Original Imperial German WWI M16 KIA Shot Through Helmet with Liner & Chinstrap - marked G.62
Original Item: Only One Available. This is an amazing example of a totally original WWI German M16 Helmet, which was "Shot Through" long ago, almost certainly killing the wearer if it was on their head at the time. It was then left on the battlefield for a while, which resulted in some deterioration of the liner and staining on the inside. It was not left there for long, which is why we can offer it in such wonderful condition.
The stamped, sheet steel construction, helmet retains a good amount of the original olive green paint on the exterior, standard for German WWI Helmets. The helmet shell still has both the dome headed chinstrap retaining rivets, which hold the interior pickelhaube style chin strap lugs in place. It also retains both of the extended ventilation side lugs, which are the correct longer step version for size 62 shells. This would ensure proper installation of a Stirnpanzer brow plate regardless of shell size.
The helmet also still has an original leather chin strap, with both of the alloy loops that attach to the lugs inside. The leather unfortunately broke, possibly when it was damaged, and was then tied together in front of the helmet. Since then the leather has shrunken and degraded quite a bit, so it definitely was tied together long ago. Both buckles are still on the chin strap though, a real rarity.
Thefront of the helmet has a bullet hole just above the forehead area, which definitely came from the front of the helmet. The steel is bent inwards, and it looks like some of it may be missing. The projectile also went through front liner panel and the padding behind it. We do not see any other dents or cracks, so it not go out the other side. Close inspection of the paint, style and aging of the edges lead us to be very confident that this totally 100% genuine. It looks to be most likely from standard small arms fire, most likely the .30" rifle bullets common at the time.
The shell is stamped G. 62 over the left ear, indicating that it was manufactured by Gebrüder Gnüchtel A.G., located at Lauter in Saxony, Germany. This company made shells in sizes 62 ONLY for the war effort. Size 62 is a smaller size that can accommodate liners from 54cm to 56cm or US 6 3/4 to 7. Unfortunately the paint on the inside of the helmet is thick, which along with the staining has made the rolling mill marking impossible to see.
The original liner is present, and still has the complete early war leather band, held in place by the three split pins. These look to be original, with original paint on them, and the rear pin is the correct thicker version. Though the leather is quite stiff and degraded, the liner is almost entirely complete, except for the bullet hole, with all three pads still mostly intact. Most of the helmets that we see are missing the liners completely or have only remnants, so finding a liner this complete is a real rarity.
With the recent 100-year anniversary of the close of world war one, this helmet, offered in great collectible condition, is a perfect addition to any Great War collection.
History of the M16
The Stahlhelm was introduced into regular service during the Verdun campaign in early 1916.

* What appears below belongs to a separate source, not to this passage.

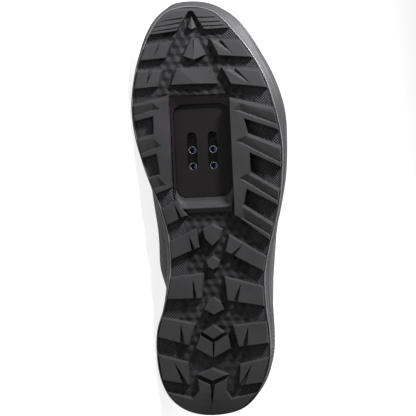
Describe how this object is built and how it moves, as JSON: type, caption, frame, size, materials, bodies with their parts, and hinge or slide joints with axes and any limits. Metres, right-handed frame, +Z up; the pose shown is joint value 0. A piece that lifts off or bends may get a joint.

The M1916 design had side-mounted horn-like ventilator lugs which were intended to be support for an additional steel brow plate or Stirnpanzer, which only ever saw limited use by snipers and trench raiding parties, as it was too heavy for general use.
The shell came in different sizes, from 60 to 68, with some size 70s reported. The suspension, or liner, consisted of a headband with three segmented leather pouches, each holding padding materials, and leather or fabric cords could be adjusted to provide a comfortable fit. The one-piece leather chinstrap was attached to the shell by M1891 chinstrap lugs, the same kind used in the Pickelhaube helmet.
The M1916 design provided excellent protection: Reserve Lieutenant Walter Schulze of 8th Company Reserve Infantry Regiment 76 described his combat introduction to the helmet on the Somme, 29 July 1916:
"... suddenly, with a great clanging thud, I was hit on the forehead and knocked flying onto the floor of the trench... a shrapnel bullet had hit my helmet with great violence, without piercing it, but sufficiently hard to dent it. If I had, as had been usual up until a few days previously, been wearing a cap, then the Regiment would have had one more man killed."
But the helmet was not without its flaws. The ventilator horns often let cold air in during the winter, requiring the wearer to block the vents with mud or fabric. The large, flared skirt tended to make it difficult for soldiers to hear, distorting surrounding sounds and creating an echo when the wearer spoke.
Originally painted Feldgrau (field grey), the Stahlhelm was often camouflaged by troops in the field using mud, foliage, cloth covers, and paint. Official issue cloth covers in white and grey appeared in late 1916 and early 1917. Camouflage paint was not formally introduced until July 1918, when German Army Order II, No 91 366, signed by General Erich Ludendorff on 7 July 1918, outlined official standards for helmet camouflage. The order stipulated that helmets should be painted in several colors, separated by a finger-wide black line. The colors should be relevant to the season, such as using green, brown and ocher in summer.
After the effectiveness of the M1916 design was validated during the 1916 campaigns, incremental improvements were subsequently made.